# barnegat/ thanksgiving



## striperswiper (Nov 30, 2004)

i will be up that way during thanksgiving should i bring some gear with me i would like to get into some jersey striper actionalso what would be the the best areas to try my dad said there is a power plant where he lives and alot of people fish there if any of you guys know about it is there preety good action there


----------



## ReelinRod (May 29, 2003)

That's still good fishing. . . Bass will still be running and bruiser blues too. Hope for a good sand eel run, that's what really throws late Nov. surf fishing in Jersey into overdrive. Best lures are needlefish on top and middle and Ava jigs creeped on the bottom. Best baits are clam of course and fish chunks. 

The Power Plant is at Forked River up on Rt. 9 about 15 miles from Barnegat. There is a warm water discharge that keeps the fish and crabs active into the winter. Sad thing though is when they have a shutdown in Jan or Feb; thousands of dead fish, menhaden, founder, bass and trout. I don't think you will need to go there . . . the surf fishing should still be popping, normally the bass fishing is worthwhile into the middle of Dec.
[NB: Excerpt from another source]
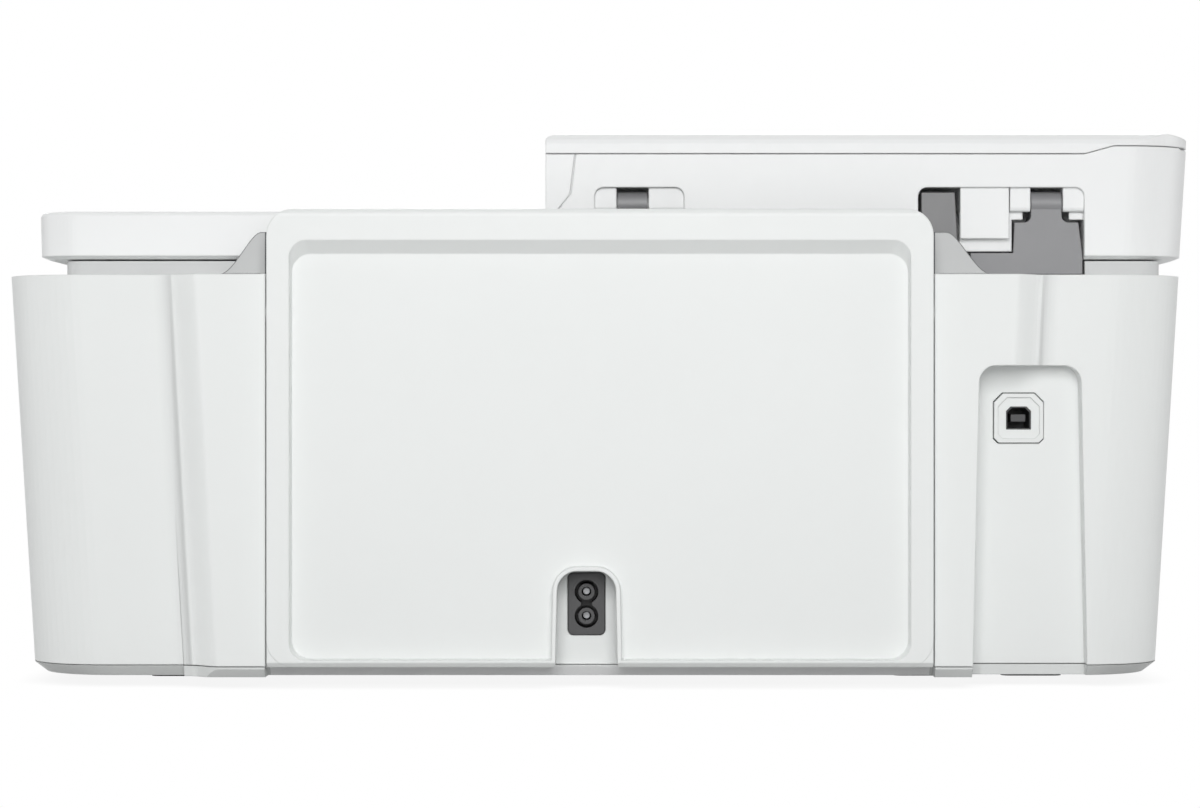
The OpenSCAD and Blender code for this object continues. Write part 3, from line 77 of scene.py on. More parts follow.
def foldRelief(tree, place, fold, shape):
    # a leaning fold in a shell, mirrored about a centre: share of the depth against mm past the fold
    parts = addNode(tree, "ShaderNodeSeparateXYZ", {}, {"Vector": place})
    across = addNode(tree, "ShaderNodeMath", {"operation": "SUBTRACT", 1: fold["centre"] * mm},
                     {0: parts.outputs["X"]})
    away = addNode(tree, "ShaderNodeMath", {"operation": "ABSOLUTE"}, {0: across.outputs["Value"]})
    foot = (fold["reach"] - fold["lean"] * fold["height"]) * mm
    line = addNode(tree, "ShaderNodeMath", {"operation": "MULTIPLY_ADD", 1: fold["lean"], 2: foot},
                   {0: parts.outputs["Z"]}, "fold line")
    past = addNode(tree, "ShaderNodeMath", {"operation": "SUBTRACT"},
                   {0: line.outputs["Value"], 1: away.outputs["Value"]}, "past the fold")
    low, high = fold["profile"][0][0], fold["profile"][-1][0]
    along = addNode(tree, "ShaderNodeMapRange", {"From Min": low * mm, "From Max": high * mm},
                    {"Value": past.outputs["Value"]})
    ramp = addNode(tree, "ShaderNodeValToRGB", {}, {"Fac": along.outputs["Result"]}, "fold profile")
    ramp.color_ramp.interpolation = "B_SPLINE"
    stops = ramp.color_ramp.elements
    for k, (at, level) in enumerate(fold["profile"]):
        spot = (at - low) / (high - low)
        stop = stops[k] if spot in (0, 1) else stops.new(spot)
        stop.color = (level, level, level, 1)
    behind = addNode(tree, "ShaderNodeMath", {"operation": "GREATER_THAN", 1: fold["behind"] * mm},
                     {0: parts.outputs["Y"]}, "rear face only")
    height = addNode(tree, "ShaderNodeMath", {"operation": "MULTIPLY"},
                     {0: ramp.outputs["Color"], 1: behind.outputs["Value"]})
    bump = addNode(tree, "ShaderNodeBump", {"Strength": 1.0, "Distance": fold["deep"] * mm},
                   {"Height": height.outputs["Value"], "Normal": shape})
    return bump.outputs["Normal"]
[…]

Revive this thread if it rolls off page one as time gets close, I'll be able to give you some good reports from that area. I have a pass for Island Beach State Park and Brigantine . . . First is just north of Barnegat, second is just south. Partners are always welcome.


----------



## dickyboy77 (Dec 30, 2002)

i will be there the weekafter t-day. still good fishing especially on lbi. barnegat light is the place.
db77


----------



## jerseysalt (Jul 8, 2005)

*inlet*

ok .........18th st bar light.......fish south of the old south jetty.......clams, bunker (heads)....big bass..........shhhhhhhhhh jerz


----------



## Flyersfan (Dec 5, 2003)

I'll be down around Sunset beach CM, on thanksgiving, I'll give a full report when I get back.


----------



## ReelinRod (May 29, 2003)

On Sunday in the AM my son and I worked on a fence project with NJ Beach Buggy in Island Beach State Park, we fished in the afternoon. Nothing but razorlips 18 - 28 inches long. Brigantine was no better from what I have been told. I would assume with it being located between the two, LBI is suffering the same poor striper fishing right now.

The boat guys were crushing the bass 1/8 of a mile off the beach just north of Barnegat Inlet though. . . 

Damn west wind!


----------